----- Information provided -----
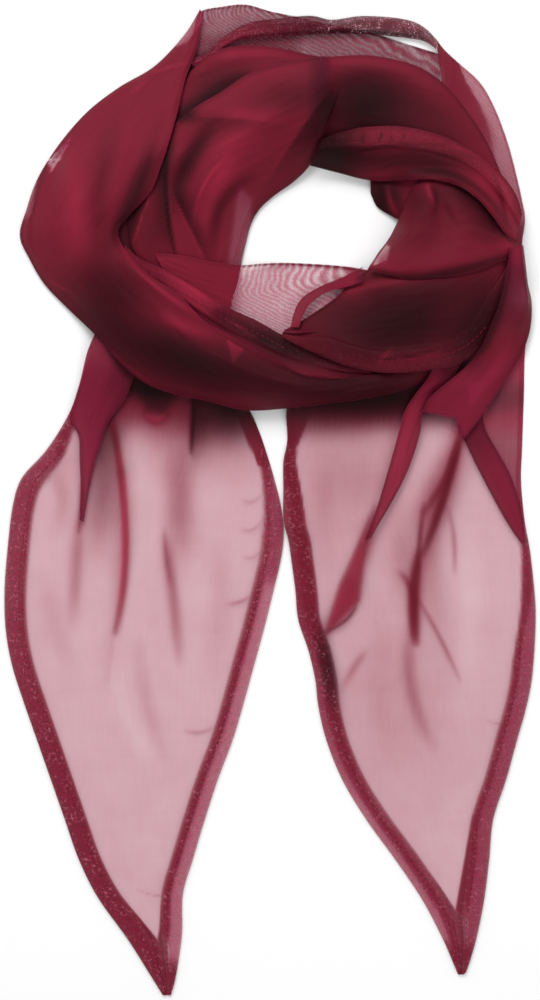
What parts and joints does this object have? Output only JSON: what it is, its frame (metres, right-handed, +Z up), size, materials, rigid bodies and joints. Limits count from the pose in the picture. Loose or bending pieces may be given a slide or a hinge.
-----
----- Information provided -----
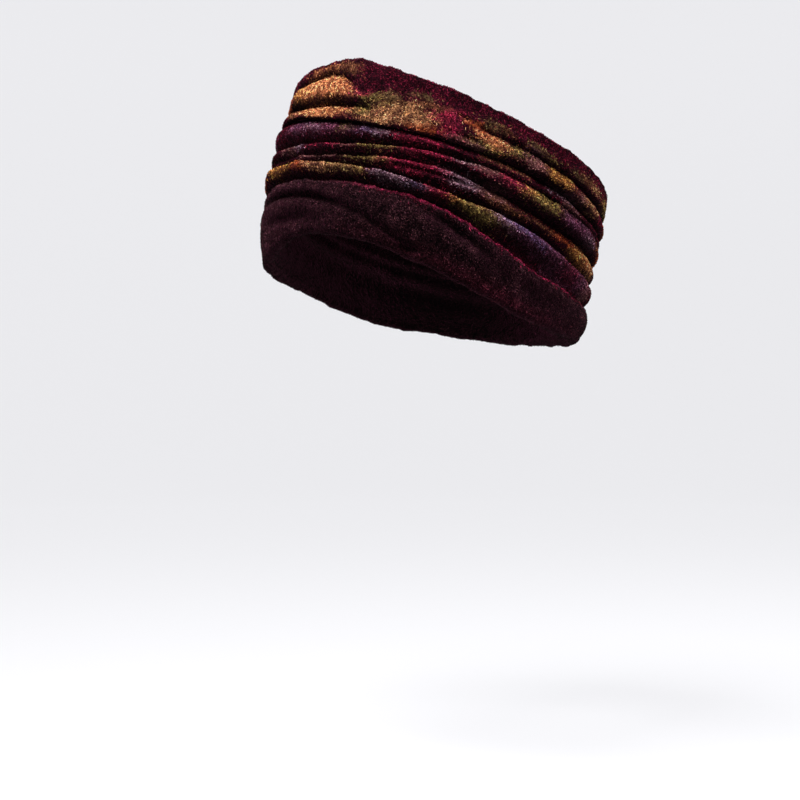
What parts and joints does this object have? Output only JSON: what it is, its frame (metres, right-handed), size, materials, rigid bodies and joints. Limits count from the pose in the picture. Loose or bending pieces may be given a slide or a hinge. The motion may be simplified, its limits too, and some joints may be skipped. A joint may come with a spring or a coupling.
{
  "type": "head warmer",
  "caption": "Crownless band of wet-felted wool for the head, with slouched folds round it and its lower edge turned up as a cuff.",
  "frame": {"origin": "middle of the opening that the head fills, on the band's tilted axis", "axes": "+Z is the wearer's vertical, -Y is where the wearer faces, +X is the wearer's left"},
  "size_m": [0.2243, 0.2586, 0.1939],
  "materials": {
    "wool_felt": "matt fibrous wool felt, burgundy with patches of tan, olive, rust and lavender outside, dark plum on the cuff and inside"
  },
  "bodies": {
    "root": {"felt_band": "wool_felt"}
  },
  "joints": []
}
-----
----- Information provided -----
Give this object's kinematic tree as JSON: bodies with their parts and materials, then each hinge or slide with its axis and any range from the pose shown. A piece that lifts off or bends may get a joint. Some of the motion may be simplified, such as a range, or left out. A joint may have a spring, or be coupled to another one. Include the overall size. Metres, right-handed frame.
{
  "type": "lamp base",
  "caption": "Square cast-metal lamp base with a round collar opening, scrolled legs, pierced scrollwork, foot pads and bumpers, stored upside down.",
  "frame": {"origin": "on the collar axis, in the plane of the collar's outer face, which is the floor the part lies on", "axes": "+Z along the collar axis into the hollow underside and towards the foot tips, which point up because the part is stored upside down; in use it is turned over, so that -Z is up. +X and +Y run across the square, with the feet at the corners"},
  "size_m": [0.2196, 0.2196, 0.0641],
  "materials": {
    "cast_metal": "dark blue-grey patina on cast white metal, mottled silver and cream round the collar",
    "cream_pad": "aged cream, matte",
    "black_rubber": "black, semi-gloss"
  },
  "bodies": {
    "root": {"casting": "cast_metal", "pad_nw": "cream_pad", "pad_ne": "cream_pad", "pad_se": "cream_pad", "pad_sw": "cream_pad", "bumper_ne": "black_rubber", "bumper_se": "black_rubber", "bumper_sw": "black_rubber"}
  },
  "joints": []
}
-----
### Problem description:
Using the records above, find and show each line with the string "count".

### Result of this exercise:
What parts and joints does this object have? Output only JSON: what it is, its frame (metres, right-handed, +Z up), size, materials, rigid bodies and joints. Limits count from the pose in the picture. Loose or bending pieces may be given a slide or a hinge.
What parts and joints does this object have? Output only JSON: what it is, its frame (metres, right-handed), size, materials, rigid bodies and joints. Limits count from the pose in the picture. Loose or bending pieces may be given a slide or a hinge. The motion may be simplified, its limits too, and some joints may be skipped. A joint may come with a spring or a coupling.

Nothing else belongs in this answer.